## What you have to do
Up to and including the line with "SKIRT_COLUMNS = GATHERS * 5", reproduce the listing below exactly, beginning at its first line.

A block of data

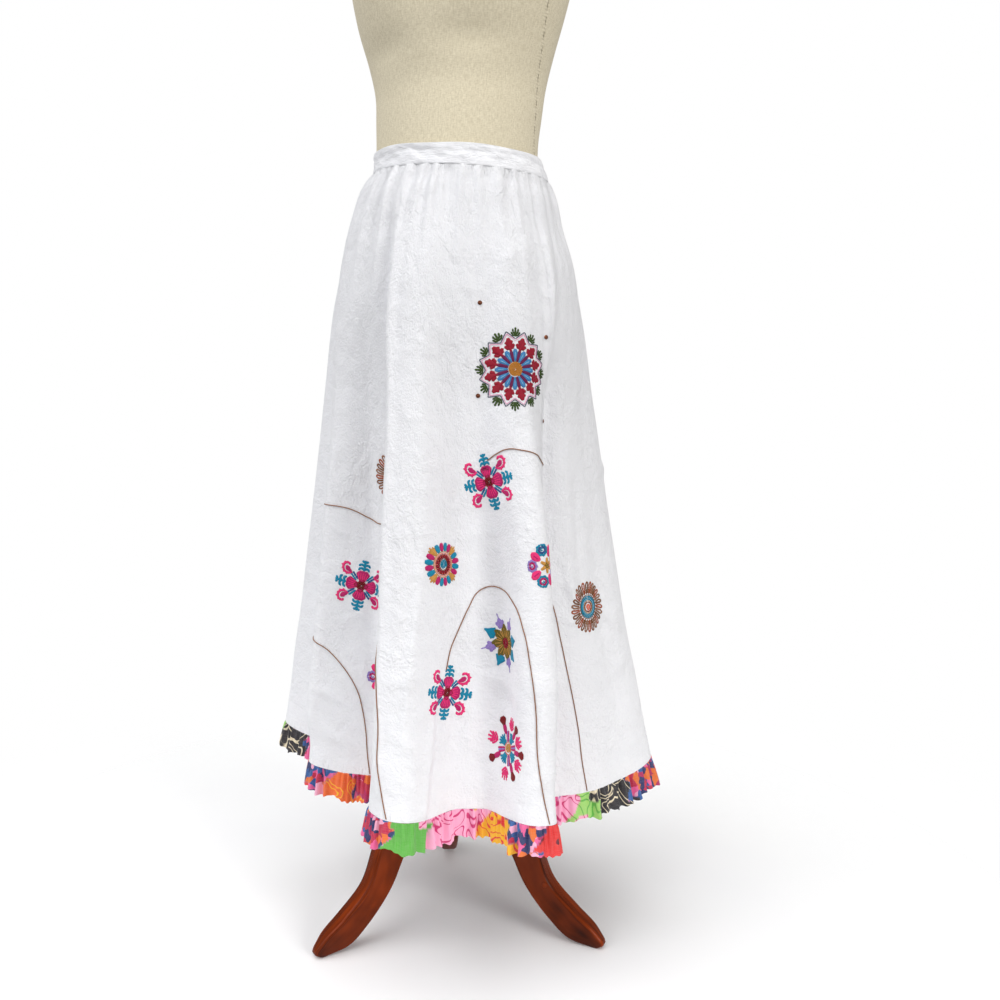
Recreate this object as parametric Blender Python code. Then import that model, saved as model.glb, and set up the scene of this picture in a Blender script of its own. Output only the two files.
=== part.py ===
"""A white cotton maxi skirt with a printed hem frill, on a dress form with three wooden legs.

The skirt is two flared panels, gathered into a waistband and finished with a frill. Its cloth
is a thin wall all round, open at the waist and at the hem. The dress form stands inside it and
carries it at the waist. Lengths are metres, +Z is up, and the front of the skirt faces -Y.
Angles go round the pole from the front (-Y) towards the wearer's left (+X).
"""
import math
from collections import namedtuple

import bmesh
import bpy
import numpy as np

# Skirt sizes
WAIST_SEAM_HEIGHT = 1.035
WAIST_DROP_SLOPE = 0.081
WAIST_DROP_ANGLE = 118.0
SIDE_SEAM_ANGLES = (-90.0, 90.0)
SKIRT_WALL = 0.0012
SEAM_GAP = 0.0003
GATHERS = 36
GATHER_UNEVENNESS = 0.14
GATHER_DRIFT_CYCLES = (7, 11)
SKIRT_COLUMNS = GATHERS * 5

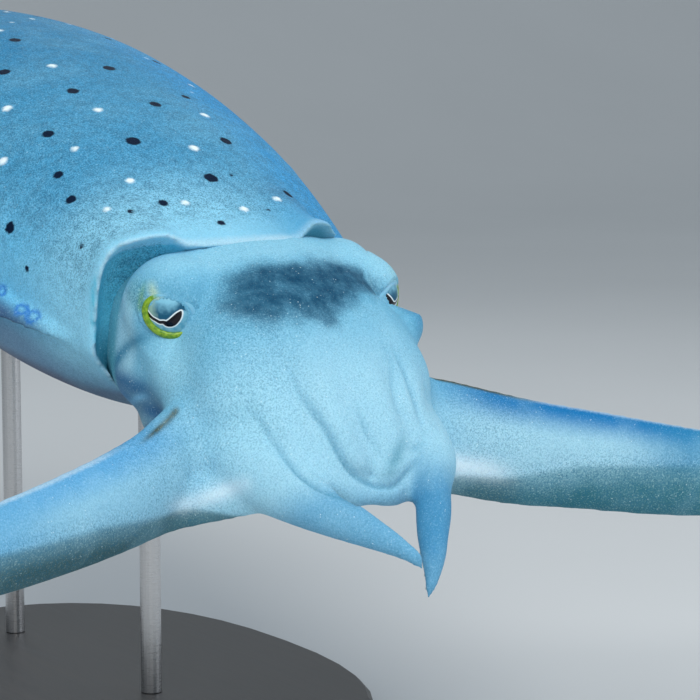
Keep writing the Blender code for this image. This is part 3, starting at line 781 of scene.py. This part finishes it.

## Result
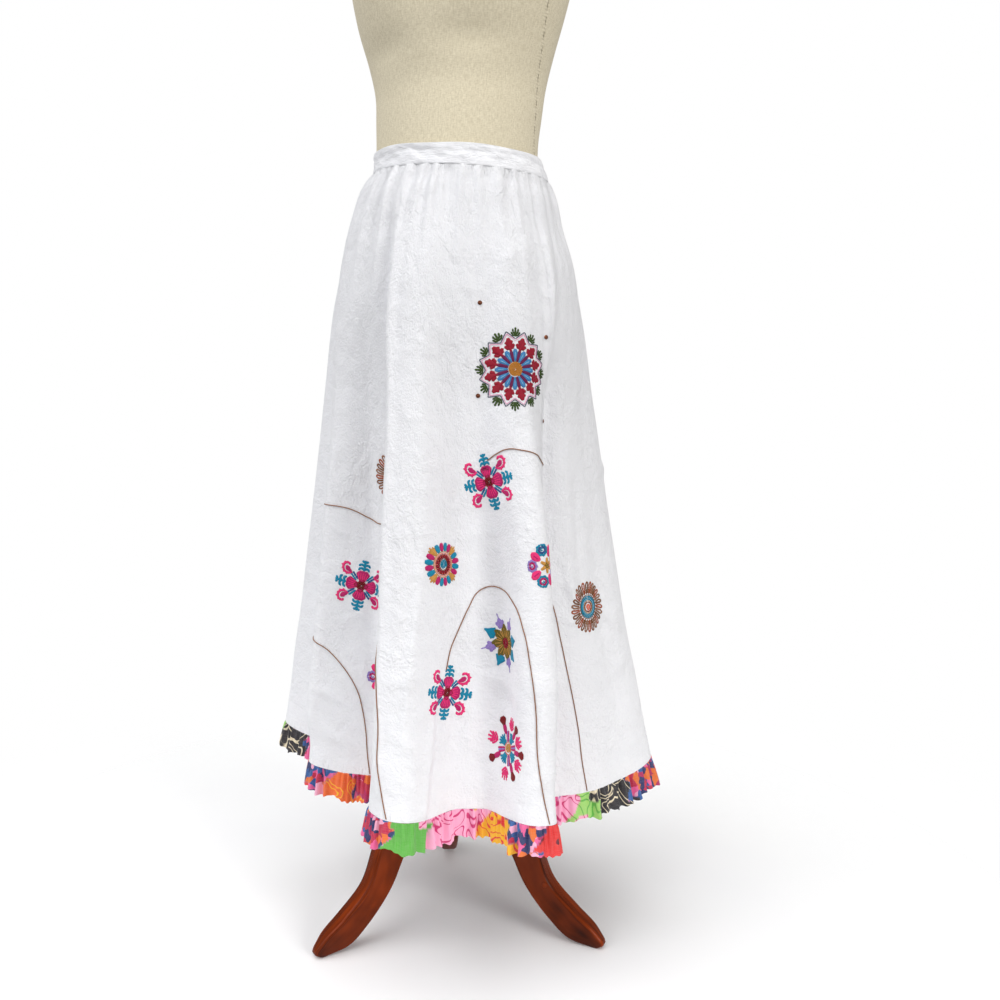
Recreate this object as parametric Blender Python code. Then import that model, saved as model.glb, and set up the scene of this picture in a Blender script of its own. Output only the two files.
=== part.py ===
"""A white cotton maxi skirt with a printed hem frill, on a dress form with three wooden legs.

The skirt is two flared panels, gathered into a waistband and finished with a frill. Its cloth
is a thin wall all round, open at the waist and at the hem. The dress form stands inside it and
carries it at the waist. Lengths are metres, +Z is up, and the front of the skirt faces -Y.
Angles go round the pole from the front (-Y) towards the wearer's left (+X).
"""
import math
from collections import namedtuple

import bmesh
import bpy
import numpy as np

# Skirt sizes
WAIST_SEAM_HEIGHT = 1.035
WAIST_DROP_SLOPE = 0.081
WAIST_DROP_ANGLE = 118.0
SIDE_SEAM_ANGLES = (-90.0, 90.0)
SKIRT_WALL = 0.0012
SEAM_GAP = 0.0003
GATHERS = 36
GATHER_UNEVENNESS = 0.14
GATHER_DRIFT_CYCLES = (7, 11)
SKIRT_COLUMNS = GATHERS * 5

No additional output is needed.